-- Dataset content start --
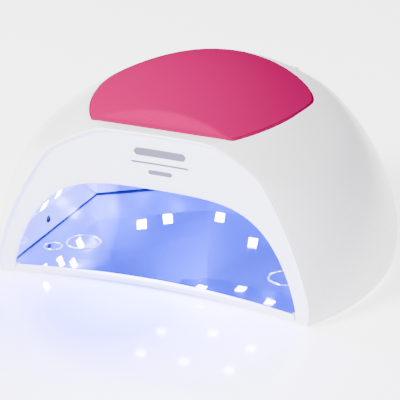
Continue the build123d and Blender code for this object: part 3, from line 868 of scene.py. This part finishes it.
# ---- Screws, magnets and metal discs --------------------------------------------------------
# Steel screws driven up from below and into the boards; nickel-plated magnets glued in the plate,
# the discs they pull on in the frame, and the inlet's pin. All are kept as drawn.
def metal(name, light, dark, roughness):
    return moulded(name, light, dark, roughness, 1200.0, 0.00001, metallic=1.0)


steel = metal("screw_steel", (0.55, 0.55, 0.56), (0.48, 0.48, 0.49), 0.32)
nickel = metal("nickel_plate", (0.66, 0.64, 0.60), (0.58, 0.56, 0.53), 0.25)
for name in ("shell_screws", "reflector_screws", "control_board_screws", "panel_screws"):
    coat_node(name, steel)
for name in ("base_magnets", "catch_discs", "dc_jack_pin"):
    coat_node(name, nickel)


# ---- Rubber feet ----------------------------------------------------------------------------
# Soft grey rubber pads, round and flat, glued in shallow pockets under the base plate.
coat_node("base_rubber_feet", moulded("grey_foot_rubber", (0.30, 0.30, 0.31), (0.24, 0.24, 0.25), 0.75))


# ---- Circuit boards -------------------------------------------------------------------------
# Glass-fibre boards: green ones for the control and the panel, screwed to posts, and white ones
# behind the facets of the lining, which carry the LEDs.
board = moulded("green_board", (0.02, 0.16, 0.07), (0.015, 0.12, 0.05), 0.45)
lamp_board = moulded("white_lamp_board", (0.70, 0.70, 0.68), (0.62, 0.62, 0.60), 0.5)
for name in ("control_board", "panel_board"):
    coat_node(name, board)
for side in ("left", "right", "rear", "rear_left", "rear_right", "ceiling"):
    coat_node(f"led_board_{side}", lamp_board)


# ---- LED chips ------------------------------------------------------------------------------
# Square UV LEDs with clear lenses, soldered to the white boards and set flush in the lining's
# windows. They glow almost white.
led_lens = Finish("led_lens", emission_strength=110.0)
lens_white = led_lens.mix(led_lens.noise(300.0), (0.86, 0.90, 1.0), (1.0, 1.0, 1.0))
led_lens.feed(led_lens.shader.inputs["Emission Color"], lens_white)
for side in ("left", "right", "rear", "rear_left", "rear_right", "ceiling"):
    coat_node(f"led_chips_{side}", led_lens.material)


# ---- Board parts and leads ------------------------------------------------------------------
# Black parts soldered to the boards, the inlet socket and the display's case, and the leads
# between the boards in soft dark sleeves, pushed into white sockets.
black = moulded("black_plastic", (0.03, 0.03, 0.032), (0.02, 0.02, 0.022), 0.42)
sleeve = moulded("wire_sleeve", (0.05, 0.05, 0.055), (0.035, 0.035, 0.04), 0.6)
for name in ("capacitors", "inductors", "driver_chips", "dc_jack", "tact_switches", "display_module"):
    coat_node(name, black)
for name in ("power_lead", "panel_lead"):
    coat_node(name, sleeve)


# ---- Frame and holders ----------------------------------------------------------------------
# Matt white ABS mouldings that nobody sees: the frame that closes the dome from below, the two
# sensor holders pushed in beside the lining, and the sockets of the leads.
matt_white = moulded("matt_white_abs", (0.72, 0.72, 0.74), (0.68, 0.68, 0.70), 0.5)
for name in ("bottom_frame", "sensor_holder_left", "sensor_holder_right", "wire_sockets"):
    coat_node(name, matt_white)


# ---- Window and hand sensors ----------------------------------------------------------------
# The smoked acrylic window glued in its recess over the display, and the two dark infrared
# parts in the side walls that start the lamp when a hand comes in.
smoked = moulded("smoked_window", (0.012, 0.012, 0.015), (0.008, 0.008, 0.01), 0.14, 900.0, 0.000004)
sensor_dark = moulded("sensor_dark", (0.012, 0.014, 0.05), (0.008, 0.01, 0.03), 0.2)
coat_node("display_window", smoked)
for name in ("sensor_emitter", "sensor_receiver"):
    coat_node(name, sensor_dark)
-- Dataset content end --
Only the lines from the opening of the material through the line with "1200.0, 0.00001, metallic=1.0)" should be echoed, exactly as written.

Task answer>
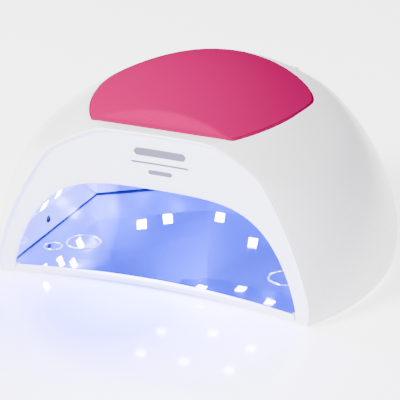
Continue the build123d and Blender code for this object: part 3, from line 868 of scene.py. This part finishes it.
# ---- Screws, magnets and metal discs --------------------------------------------------------
# Steel screws driven up from below and into the boards; nickel-plated magnets glued in the plate,
# the discs they pull on in the frame, and the inlet's pin. All are kept as drawn.
def metal(name, light, dark, roughness):
    return moulded(name, light, dark, roughness, 1200.0, 0.00001, metallic=1.0)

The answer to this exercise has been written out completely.